リーダー格のネズミが無味乾燥な話をして乾かそうとしますが、成功しません。そのことをアリスは穏やかに指摘しています。このネズミの退屈な話が、教科書の引用であることも、キャロルらしいですね。

そこで、ドードーが「コーサス・レースをしよう」と提案するのですが、アリスが「コーサス・レースは何ですか」と聞きますと、ドードーは「説明する一番良い方法はやってみることだ」といいます。
   ドードーが提案したレースのやり方を紹介しておきますと;―
先ず、適当に円を描き、その周りに、適当な位置につき、ヨーイドンの合図もなく、適当に走り出し、適当に終わる、というものです。実際には、全員が乾いたところで、ドードーが突然「レース終わり」と言います。参加者は集まり、誰が勝ったんだ?と聞きますが、これはドードーには予想していなかった質問で、ドードーは額に指を当てて(シェイクスピアの肖像画でよく見るような姿勢で*)考え込んでしまいます。思案の末、全員が優勝と宣言し、次の賞品は全員アリスから貰うことになります。最後に、アリス自身の賞品も、アリスの持っていた指抜きをドードーから改めて授与されることになります。アリスはそのもったいぶったやり方に笑いを抑えて、恭しく戴き、このレースは終わります。

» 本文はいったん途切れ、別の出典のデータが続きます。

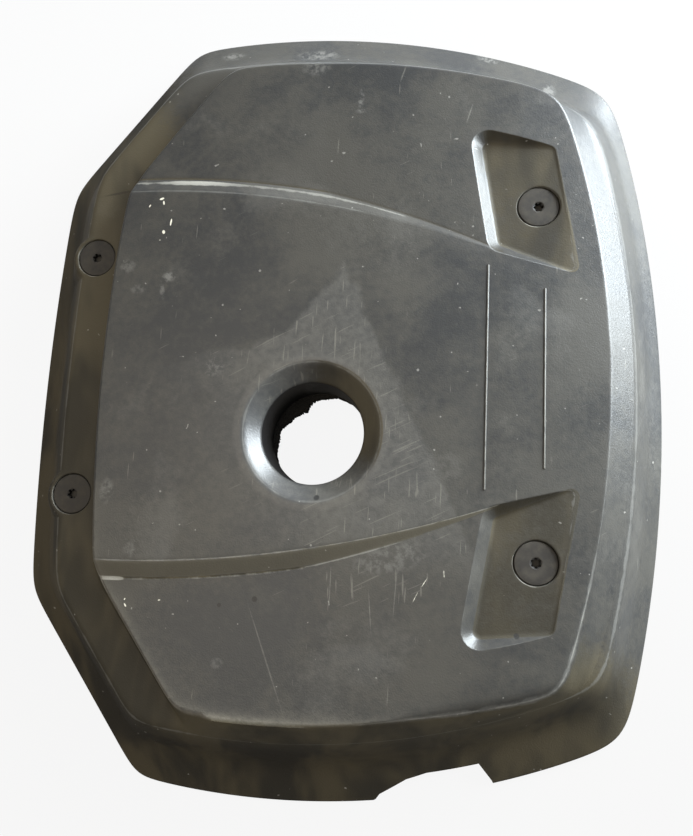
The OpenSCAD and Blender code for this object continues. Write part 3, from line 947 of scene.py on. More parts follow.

このレースは、厳格なルール、勝敗、優劣がはっきりしていることという競技の要素が、取り外されていて、反競技と呼びたくなります。先ほどのネズミの無味乾燥な話と同様な趣向で、無味乾燥な競技ですが、こちらの方は乾燥させる効果があったようです。
子供たちには面白いレースとは思えませんが、競争社会で疲れた大人には一服の清涼剤で私の年になるとそこはかとなく面白く感じます。(最近の子供はどう反応するでしょうか?案外面白がるのかもしれません。)

カオスの中にあるとき、何もしないより、何かした方が良いという、ドードーの知恵もあながち捨てたものではなく、この世の中には、そんな仕掛けが満ち溢れています。これから後に出て来るクロケーや決闘などもどこか変です。言葉で行うノンセンスをゲームの上でやっています。全員優勝、賞品はアリス出すということも意外な結末で、もし、アリスが何も持っていなっかたら、ドードーはどう捌いたであろうかと考えるとおかしくなります。

どうしたら良いかの問題があり、皆がてんで好き勝手なことを言うような事態が起きると、それをどう捌くのかは、キャロルの好きなテーマです。一種の政治の世界なのです。キャロルは、夢想的、引っ込み思案の、書斎の人というイメージを持たれる方がおられるかもしれませんが、現実の中で、問題を解決していくことの好き人であったともいえます。私は、この章での、登場キャラクターへの目配り、会話の進行などを見ると、33歳の若者の

社会的成熟度はかなりのものであったと思います。たくさんの姉妹の中で、小さい時から、長男として、問題を捌く役が柄を演じてきたキャロルは、一種の管理者で、そんなキャロル像もこれから少しずつ拾っていきたいと思っております。

このコーカス・レースについては色々と論じられているようですが、もともとインデアンの部族会議を示す言葉だったのがアメリカの政治用語となり、イギリスにも持ち込まれ、党派の首領や政策決定の会議に使われたということのようです。ガードナーの注などご覧ください。

この「不思議の国より不思議な国のアリス」も何時はじめ、何時終ればいいという制約もなく、なんのルールもないのですから、コーサス・レースのようなものですね。

もっと大げさに言えば、あなたも私も人生のコーサス・レースをしているのではないでしょうか?
終わったとき、全員が勝ちで、賞品を貰えるといいのですが・・・

 

 

*シェイクスピアの肖像画でよく見るような姿勢でというにはキャロルの表現ですが、シェイクスピアの像で、頬杖をついた彫像はありますが、額に指を当てたものは絵にしろ彫刻にしろ知りません。ご存知の方はお教えください。シェイクスピアの肖像問題は日本でも古くからのテーマです。